O'Connell took the final snaps of the game as a rookie quarterback for the Patriots that day in New England. On Thursday night, he beat one of his biggest influences with the help of a quarterback who delivered a blow to one of the most prominent narratives about him.

Two players who stood out

Brian O'Neill: The right tackle has gone through a stretch of tough matchups, but handled himself well on Thursday night, allowing only two pressures against a team that leads the league in quarterback pressures. For the season, O'Neill has allowed only three sacks and 18 pressures, according to Pro Football Focus.
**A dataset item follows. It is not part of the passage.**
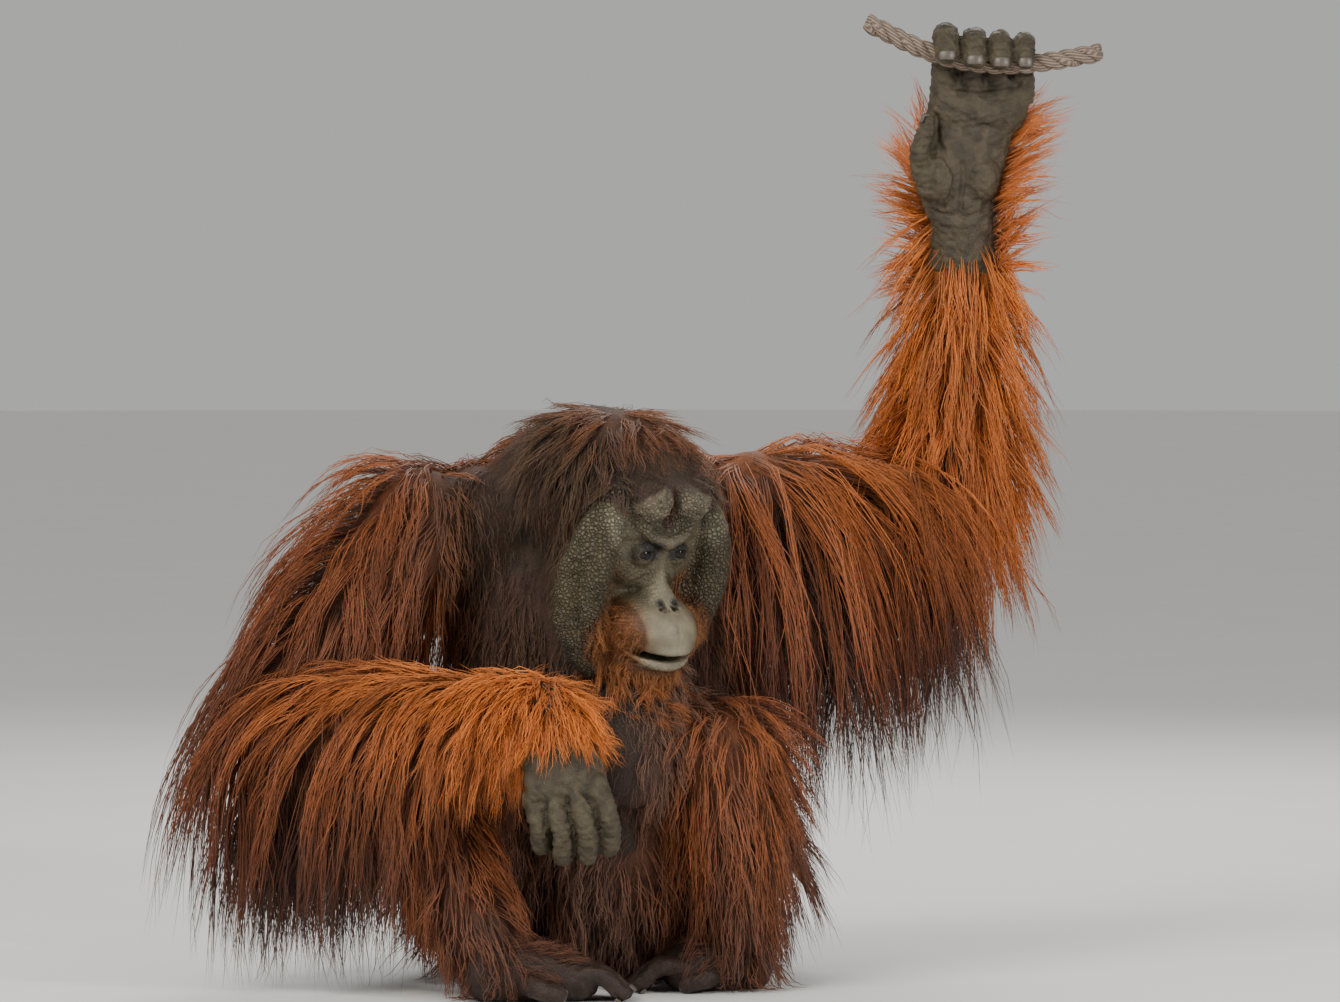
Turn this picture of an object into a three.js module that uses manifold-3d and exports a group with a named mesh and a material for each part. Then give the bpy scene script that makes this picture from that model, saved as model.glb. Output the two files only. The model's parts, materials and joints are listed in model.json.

Ryan Wright: He averaged 49 net yards per punt, put all three of his punts inside the Patriots' 20-yard line, and delivered one of the key special teams moments of the night in a game that was full of them. When Pierre Strong's helmet hit Wright's foot as he followed through on a punt in the fourth quarter, Wright fell to the ground; it's possible officials would have called Strong for running into the kicker regardless, but the way Wright spun to the ground helped emphasize the foul.

One area of concern

The Vikings' pass rush: The team came through with two sacks at the end of the game, and technically finished with three (counting Jordan Hicks' stop of Mac Jones on a scramble after Danielle Hunter's pressure). But a game after the Vikings didn't sack Dak Prescott, they gave Jones plenty of time to throw for much of the game. According to PFF, Jones was pressured on only 12 of his 42 drop-backs, including just nine of the 35 where the Vikings sent four or fewer pass rushers. Za'Darius Smith played 85 percent of the Vikings' defensive snaps while dealing with a knee bruise, and the Vikings will likely get Dalvin Tomlinson back from a four-game absence next Sunday against the Jets. But especially as their secondary deals with injuries, the Vikings could use a reinvigorated pass rush to help make things easier for the rest of the group.